What the task asks: Extract exactly the run of lines starting at the line that holds "The three.js and" and ending at the line that holds "BAND_STEPS = 124", both included.

Records for processing:
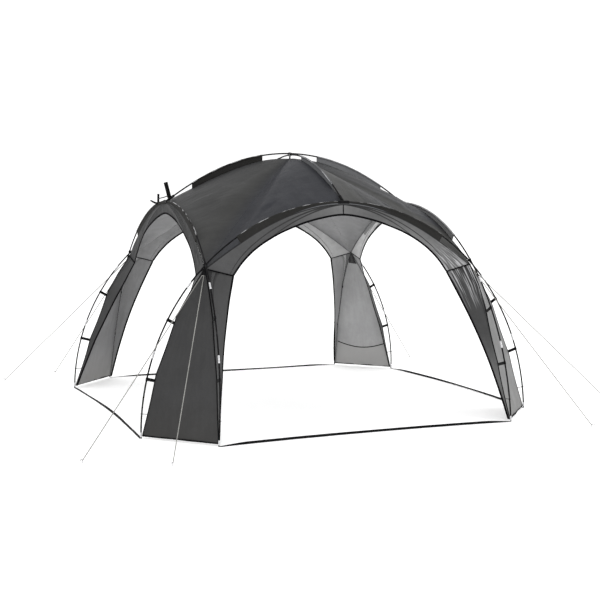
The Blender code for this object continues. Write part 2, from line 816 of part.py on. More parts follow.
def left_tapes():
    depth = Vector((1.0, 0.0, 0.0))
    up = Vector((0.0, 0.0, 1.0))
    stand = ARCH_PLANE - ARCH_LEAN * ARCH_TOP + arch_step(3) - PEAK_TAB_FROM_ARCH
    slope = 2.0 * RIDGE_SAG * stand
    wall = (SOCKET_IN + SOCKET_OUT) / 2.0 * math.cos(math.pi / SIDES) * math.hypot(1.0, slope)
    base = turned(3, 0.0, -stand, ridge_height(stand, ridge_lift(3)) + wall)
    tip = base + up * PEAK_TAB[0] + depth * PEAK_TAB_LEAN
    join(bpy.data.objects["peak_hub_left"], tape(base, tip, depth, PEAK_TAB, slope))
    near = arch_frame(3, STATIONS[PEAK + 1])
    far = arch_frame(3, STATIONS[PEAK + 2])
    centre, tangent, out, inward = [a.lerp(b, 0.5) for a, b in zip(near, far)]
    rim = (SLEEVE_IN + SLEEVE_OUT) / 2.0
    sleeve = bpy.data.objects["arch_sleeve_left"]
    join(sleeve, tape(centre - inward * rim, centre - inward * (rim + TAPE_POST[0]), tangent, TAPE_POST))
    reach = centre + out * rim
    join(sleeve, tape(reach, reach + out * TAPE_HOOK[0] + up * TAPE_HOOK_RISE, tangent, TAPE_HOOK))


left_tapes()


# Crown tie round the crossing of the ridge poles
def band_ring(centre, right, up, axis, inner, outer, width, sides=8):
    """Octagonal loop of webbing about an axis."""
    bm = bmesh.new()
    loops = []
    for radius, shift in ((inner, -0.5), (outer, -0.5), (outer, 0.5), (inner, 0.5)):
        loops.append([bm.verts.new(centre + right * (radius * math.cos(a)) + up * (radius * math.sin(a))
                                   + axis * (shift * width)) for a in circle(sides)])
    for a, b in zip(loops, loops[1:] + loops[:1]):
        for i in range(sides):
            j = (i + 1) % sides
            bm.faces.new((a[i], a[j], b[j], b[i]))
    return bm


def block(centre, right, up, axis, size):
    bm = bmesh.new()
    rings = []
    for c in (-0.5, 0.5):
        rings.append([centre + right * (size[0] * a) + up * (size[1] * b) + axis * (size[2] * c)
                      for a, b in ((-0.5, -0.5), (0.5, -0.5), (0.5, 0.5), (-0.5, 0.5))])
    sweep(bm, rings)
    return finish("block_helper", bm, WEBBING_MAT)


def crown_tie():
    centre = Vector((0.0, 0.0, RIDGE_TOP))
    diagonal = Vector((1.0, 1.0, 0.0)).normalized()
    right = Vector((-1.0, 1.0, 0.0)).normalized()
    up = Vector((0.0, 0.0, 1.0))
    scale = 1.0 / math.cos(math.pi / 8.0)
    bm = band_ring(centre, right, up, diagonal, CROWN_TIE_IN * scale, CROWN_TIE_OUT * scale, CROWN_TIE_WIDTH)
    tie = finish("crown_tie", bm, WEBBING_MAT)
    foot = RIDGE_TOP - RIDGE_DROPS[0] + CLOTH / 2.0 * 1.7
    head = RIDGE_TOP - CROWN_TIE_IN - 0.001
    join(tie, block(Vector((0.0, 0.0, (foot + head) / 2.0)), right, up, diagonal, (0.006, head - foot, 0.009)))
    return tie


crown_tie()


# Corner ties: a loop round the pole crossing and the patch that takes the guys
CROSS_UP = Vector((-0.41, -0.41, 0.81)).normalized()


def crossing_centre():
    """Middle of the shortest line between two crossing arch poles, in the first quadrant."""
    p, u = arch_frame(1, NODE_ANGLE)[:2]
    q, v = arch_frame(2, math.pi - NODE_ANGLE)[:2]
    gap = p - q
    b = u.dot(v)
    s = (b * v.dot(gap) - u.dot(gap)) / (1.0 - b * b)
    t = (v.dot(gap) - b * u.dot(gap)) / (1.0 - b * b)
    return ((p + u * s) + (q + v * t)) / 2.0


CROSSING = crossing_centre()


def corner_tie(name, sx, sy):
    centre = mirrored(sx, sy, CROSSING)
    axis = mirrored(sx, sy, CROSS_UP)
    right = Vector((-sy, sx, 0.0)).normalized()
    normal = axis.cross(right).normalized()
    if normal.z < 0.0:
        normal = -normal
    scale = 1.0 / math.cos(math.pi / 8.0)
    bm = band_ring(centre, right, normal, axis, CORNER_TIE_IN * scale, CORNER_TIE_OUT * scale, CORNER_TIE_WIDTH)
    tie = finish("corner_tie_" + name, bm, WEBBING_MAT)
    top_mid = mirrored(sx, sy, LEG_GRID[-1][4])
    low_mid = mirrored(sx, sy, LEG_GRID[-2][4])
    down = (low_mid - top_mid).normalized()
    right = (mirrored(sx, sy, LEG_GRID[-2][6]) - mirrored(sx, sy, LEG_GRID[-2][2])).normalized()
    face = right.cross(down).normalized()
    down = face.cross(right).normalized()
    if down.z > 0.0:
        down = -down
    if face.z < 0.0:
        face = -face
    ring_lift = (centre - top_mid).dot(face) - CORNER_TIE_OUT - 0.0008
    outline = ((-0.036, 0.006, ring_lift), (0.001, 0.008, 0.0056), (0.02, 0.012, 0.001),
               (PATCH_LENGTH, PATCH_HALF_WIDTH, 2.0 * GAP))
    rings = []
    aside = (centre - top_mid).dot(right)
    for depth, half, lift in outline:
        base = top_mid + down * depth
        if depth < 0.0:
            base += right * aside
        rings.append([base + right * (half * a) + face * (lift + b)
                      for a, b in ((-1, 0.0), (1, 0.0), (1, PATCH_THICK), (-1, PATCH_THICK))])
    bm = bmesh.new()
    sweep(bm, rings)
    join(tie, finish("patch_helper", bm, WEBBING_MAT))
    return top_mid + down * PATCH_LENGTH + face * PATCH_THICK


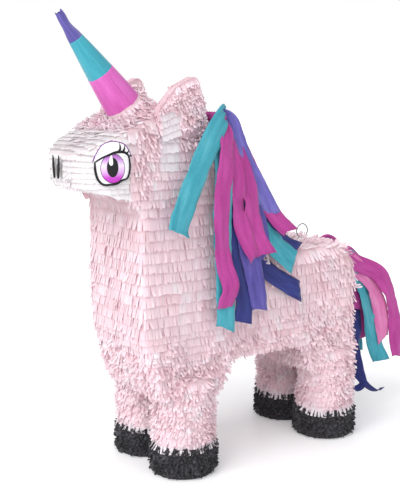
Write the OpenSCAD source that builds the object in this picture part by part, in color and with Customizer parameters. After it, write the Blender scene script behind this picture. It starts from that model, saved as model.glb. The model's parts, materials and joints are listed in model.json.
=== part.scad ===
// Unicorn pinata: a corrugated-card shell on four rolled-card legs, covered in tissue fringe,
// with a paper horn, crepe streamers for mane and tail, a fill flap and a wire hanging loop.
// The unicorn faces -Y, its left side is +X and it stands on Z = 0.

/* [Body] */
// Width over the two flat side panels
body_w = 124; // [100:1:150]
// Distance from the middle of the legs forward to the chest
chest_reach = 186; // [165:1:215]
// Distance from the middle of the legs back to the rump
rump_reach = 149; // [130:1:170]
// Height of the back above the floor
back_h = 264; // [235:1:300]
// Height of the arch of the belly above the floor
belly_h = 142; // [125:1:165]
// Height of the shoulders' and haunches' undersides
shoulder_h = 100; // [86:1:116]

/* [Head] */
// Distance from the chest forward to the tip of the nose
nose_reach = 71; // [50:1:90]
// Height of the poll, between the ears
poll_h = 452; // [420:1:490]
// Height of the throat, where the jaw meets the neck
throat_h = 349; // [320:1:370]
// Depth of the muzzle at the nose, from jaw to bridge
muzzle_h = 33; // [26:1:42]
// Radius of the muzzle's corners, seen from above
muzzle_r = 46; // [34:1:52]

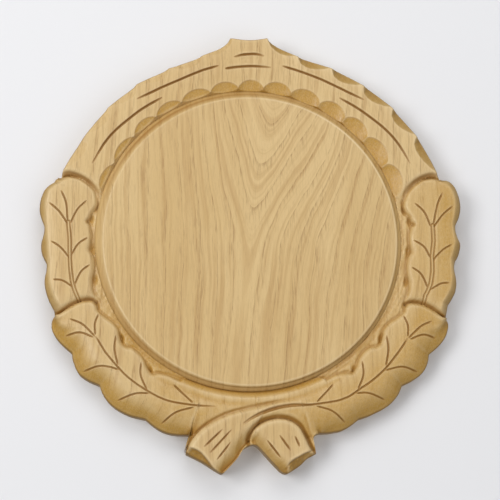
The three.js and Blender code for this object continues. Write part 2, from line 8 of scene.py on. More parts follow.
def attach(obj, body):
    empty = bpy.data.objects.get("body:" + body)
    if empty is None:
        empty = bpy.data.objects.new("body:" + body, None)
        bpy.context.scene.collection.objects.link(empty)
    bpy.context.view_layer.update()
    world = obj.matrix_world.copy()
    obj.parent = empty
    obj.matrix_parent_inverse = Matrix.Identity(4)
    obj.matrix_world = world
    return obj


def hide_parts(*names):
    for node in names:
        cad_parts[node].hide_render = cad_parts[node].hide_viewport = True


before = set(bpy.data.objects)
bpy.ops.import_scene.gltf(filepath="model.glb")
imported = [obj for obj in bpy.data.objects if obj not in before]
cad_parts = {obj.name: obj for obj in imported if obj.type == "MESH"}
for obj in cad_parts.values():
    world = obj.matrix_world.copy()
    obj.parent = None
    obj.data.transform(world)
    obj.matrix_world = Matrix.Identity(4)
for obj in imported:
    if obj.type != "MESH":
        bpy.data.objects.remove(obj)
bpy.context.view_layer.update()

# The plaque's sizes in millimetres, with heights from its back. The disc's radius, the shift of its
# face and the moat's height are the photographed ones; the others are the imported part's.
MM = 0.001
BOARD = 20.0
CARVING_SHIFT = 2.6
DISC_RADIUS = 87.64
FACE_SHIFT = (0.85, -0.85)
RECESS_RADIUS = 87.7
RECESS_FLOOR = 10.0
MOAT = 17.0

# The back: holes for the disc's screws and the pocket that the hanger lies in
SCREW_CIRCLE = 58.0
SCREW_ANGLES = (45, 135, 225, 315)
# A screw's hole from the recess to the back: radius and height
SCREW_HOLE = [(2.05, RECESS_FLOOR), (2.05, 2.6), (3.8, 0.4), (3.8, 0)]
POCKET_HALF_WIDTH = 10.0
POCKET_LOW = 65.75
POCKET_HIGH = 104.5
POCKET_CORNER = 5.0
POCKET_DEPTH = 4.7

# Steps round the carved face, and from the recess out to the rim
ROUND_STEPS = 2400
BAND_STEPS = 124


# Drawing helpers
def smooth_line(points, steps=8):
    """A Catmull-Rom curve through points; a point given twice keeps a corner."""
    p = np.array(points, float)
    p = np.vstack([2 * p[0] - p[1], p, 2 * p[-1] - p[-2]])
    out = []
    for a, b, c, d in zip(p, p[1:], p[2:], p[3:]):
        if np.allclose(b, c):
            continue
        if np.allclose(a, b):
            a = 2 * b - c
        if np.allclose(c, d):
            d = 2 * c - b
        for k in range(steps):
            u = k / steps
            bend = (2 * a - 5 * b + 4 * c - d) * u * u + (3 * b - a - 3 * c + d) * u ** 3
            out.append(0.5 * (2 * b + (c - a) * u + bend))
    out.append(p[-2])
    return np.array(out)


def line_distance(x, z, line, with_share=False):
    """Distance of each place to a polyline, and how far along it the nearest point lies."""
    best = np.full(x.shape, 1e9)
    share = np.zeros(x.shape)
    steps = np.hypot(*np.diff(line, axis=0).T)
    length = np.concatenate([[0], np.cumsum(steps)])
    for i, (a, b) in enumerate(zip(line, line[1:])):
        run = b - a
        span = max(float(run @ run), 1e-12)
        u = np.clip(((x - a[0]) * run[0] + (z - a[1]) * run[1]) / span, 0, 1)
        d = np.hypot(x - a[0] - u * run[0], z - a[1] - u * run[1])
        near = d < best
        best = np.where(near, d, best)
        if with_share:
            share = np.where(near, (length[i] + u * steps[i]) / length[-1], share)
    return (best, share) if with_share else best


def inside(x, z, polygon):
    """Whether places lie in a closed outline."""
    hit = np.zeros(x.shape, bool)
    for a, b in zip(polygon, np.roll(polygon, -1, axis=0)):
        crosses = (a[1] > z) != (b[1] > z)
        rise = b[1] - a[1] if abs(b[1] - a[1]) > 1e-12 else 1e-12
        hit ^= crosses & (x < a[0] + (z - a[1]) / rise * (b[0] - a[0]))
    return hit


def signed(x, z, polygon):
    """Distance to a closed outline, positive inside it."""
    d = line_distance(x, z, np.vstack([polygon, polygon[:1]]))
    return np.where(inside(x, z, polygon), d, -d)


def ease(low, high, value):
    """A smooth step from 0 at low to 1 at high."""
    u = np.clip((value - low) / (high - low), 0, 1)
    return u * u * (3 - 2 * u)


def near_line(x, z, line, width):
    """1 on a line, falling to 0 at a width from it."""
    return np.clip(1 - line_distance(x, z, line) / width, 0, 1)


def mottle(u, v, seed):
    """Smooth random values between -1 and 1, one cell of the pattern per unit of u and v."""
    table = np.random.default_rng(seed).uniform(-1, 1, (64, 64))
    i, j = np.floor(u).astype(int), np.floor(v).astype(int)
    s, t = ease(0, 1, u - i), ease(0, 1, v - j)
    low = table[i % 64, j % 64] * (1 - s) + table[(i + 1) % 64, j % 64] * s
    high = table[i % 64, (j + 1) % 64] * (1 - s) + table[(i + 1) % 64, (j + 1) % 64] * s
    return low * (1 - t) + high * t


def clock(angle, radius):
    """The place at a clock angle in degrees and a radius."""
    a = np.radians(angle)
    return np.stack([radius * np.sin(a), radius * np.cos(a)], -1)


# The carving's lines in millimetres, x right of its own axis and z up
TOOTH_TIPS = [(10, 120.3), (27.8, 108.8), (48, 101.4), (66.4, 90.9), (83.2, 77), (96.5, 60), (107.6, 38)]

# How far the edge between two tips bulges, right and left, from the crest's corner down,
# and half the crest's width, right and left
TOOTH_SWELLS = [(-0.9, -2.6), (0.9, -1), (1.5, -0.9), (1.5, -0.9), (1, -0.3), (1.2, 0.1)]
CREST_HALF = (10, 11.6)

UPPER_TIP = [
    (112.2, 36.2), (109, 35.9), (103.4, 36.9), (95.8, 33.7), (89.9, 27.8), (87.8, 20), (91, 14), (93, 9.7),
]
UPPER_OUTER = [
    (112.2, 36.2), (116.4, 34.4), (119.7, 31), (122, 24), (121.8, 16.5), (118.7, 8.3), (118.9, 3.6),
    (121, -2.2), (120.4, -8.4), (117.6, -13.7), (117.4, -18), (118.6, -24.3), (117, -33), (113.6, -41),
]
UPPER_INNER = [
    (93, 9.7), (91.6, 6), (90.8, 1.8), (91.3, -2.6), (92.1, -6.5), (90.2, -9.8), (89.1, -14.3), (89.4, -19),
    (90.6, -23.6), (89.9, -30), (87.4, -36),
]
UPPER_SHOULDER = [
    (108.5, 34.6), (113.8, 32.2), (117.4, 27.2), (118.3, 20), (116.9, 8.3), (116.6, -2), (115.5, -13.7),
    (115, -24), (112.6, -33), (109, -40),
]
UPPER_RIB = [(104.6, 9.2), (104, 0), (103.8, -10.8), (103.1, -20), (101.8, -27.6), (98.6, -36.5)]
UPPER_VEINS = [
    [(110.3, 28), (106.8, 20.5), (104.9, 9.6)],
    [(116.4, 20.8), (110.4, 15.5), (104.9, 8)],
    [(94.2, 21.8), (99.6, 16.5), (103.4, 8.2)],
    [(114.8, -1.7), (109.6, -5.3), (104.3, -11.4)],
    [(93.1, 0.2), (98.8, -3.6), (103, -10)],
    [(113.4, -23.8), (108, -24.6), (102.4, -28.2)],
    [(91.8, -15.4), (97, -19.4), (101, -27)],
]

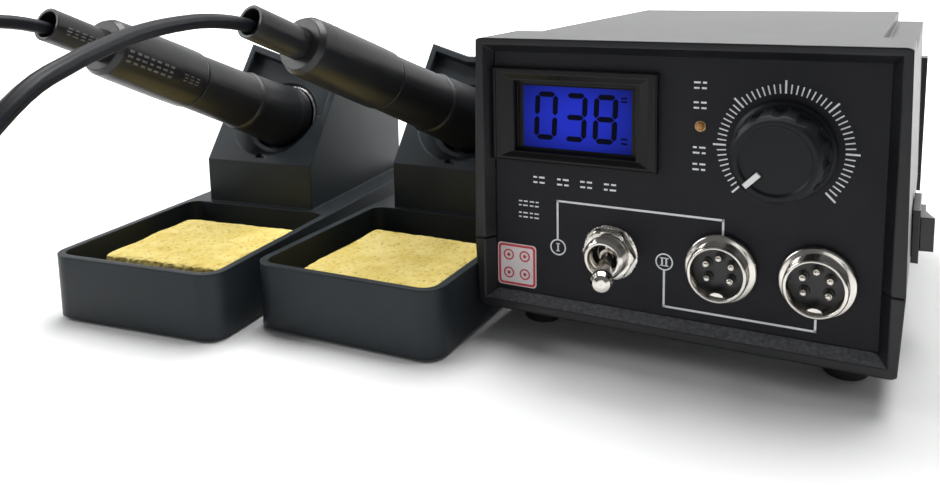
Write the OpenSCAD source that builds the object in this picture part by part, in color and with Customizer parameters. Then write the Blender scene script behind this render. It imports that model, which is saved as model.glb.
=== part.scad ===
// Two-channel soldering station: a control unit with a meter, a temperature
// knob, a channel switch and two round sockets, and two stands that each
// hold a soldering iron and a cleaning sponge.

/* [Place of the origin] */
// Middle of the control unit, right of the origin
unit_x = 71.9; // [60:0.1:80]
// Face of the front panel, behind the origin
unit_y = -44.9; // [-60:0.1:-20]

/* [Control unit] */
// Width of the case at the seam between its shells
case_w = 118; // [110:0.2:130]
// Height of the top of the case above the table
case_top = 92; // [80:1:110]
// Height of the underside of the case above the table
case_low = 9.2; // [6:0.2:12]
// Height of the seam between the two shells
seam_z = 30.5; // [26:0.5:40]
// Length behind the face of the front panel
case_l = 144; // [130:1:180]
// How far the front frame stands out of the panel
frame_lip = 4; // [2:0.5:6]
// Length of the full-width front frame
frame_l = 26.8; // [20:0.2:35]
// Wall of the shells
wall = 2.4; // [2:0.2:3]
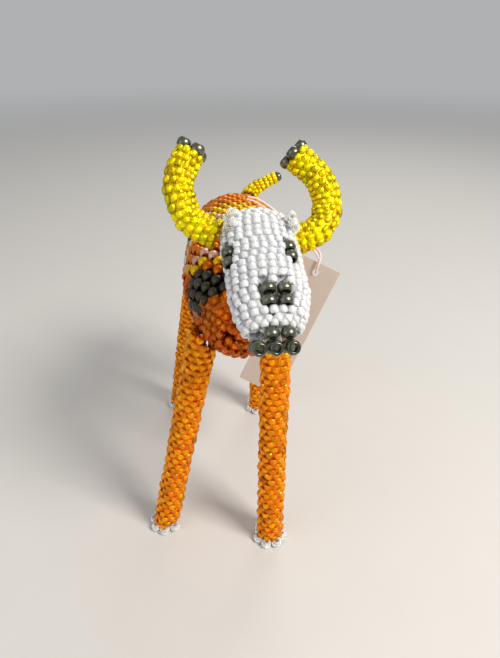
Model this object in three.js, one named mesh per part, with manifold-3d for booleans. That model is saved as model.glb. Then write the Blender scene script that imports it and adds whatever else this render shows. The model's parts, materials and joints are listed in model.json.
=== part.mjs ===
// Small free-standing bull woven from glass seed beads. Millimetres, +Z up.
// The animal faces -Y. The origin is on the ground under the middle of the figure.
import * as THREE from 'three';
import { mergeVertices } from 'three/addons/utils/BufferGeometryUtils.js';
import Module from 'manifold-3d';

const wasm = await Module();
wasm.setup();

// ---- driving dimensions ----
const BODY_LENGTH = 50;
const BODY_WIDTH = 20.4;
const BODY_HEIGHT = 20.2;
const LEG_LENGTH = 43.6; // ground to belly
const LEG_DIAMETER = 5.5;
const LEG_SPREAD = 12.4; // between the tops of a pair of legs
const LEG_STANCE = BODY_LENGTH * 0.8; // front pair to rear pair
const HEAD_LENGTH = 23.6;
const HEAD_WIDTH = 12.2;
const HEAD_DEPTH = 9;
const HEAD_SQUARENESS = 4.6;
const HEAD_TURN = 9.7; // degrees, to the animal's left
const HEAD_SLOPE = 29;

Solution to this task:
The three.js and Blender code for this object continues. Write part 2, from line 8 of scene.py on. More parts follow.
def attach(obj, body):
    empty = bpy.data.objects.get("body:" + body)
    if empty is None:
        empty = bpy.data.objects.new("body:" + body, None)
        bpy.context.scene.collection.objects.link(empty)
    bpy.context.view_layer.update()
    world = obj.matrix_world.copy()
    obj.parent = empty
    obj.matrix_parent_inverse = Matrix.Identity(4)
    obj.matrix_world = world
    return obj


def hide_parts(*names):
    for node in names:
        cad_parts[node].hide_render = cad_parts[node].hide_viewport = True


before = set(bpy.data.objects)
bpy.ops.import_scene.gltf(filepath="model.glb")
imported = [obj for obj in bpy.data.objects if obj not in before]
cad_parts = {obj.name: obj for obj in imported if obj.type == "MESH"}
for obj in cad_parts.values():
    world = obj.matrix_world.copy()
    obj.parent = None
    obj.data.transform(world)
    obj.matrix_world = Matrix.Identity(4)
for obj in imported:
    if obj.type != "MESH":
        bpy.data.objects.remove(obj)
bpy.context.view_layer.update()

# The plaque's sizes in millimetres, with heights from its back. The disc's radius, the shift of its
# face and the moat's height are the photographed ones; the others are the imported part's.
MM = 0.001
BOARD = 20.0
CARVING_SHIFT = 2.6
DISC_RADIUS = 87.64
FACE_SHIFT = (0.85, -0.85)
RECESS_RADIUS = 87.7
RECESS_FLOOR = 10.0
MOAT = 17.0

# The back: holes for the disc's screws and the pocket that the hanger lies in
SCREW_CIRCLE = 58.0
SCREW_ANGLES = (45, 135, 225, 315)
# A screw's hole from the recess to the back: radius and height
SCREW_HOLE = [(2.05, RECESS_FLOOR), (2.05, 2.6), (3.8, 0.4), (3.8, 0)]
POCKET_HALF_WIDTH = 10.0
POCKET_LOW = 65.75
POCKET_HIGH = 104.5
POCKET_CORNER = 5.0
POCKET_DEPTH = 4.7

# Steps round the carved face, and from the recess out to the rim
ROUND_STEPS = 2400
BAND_STEPS = 124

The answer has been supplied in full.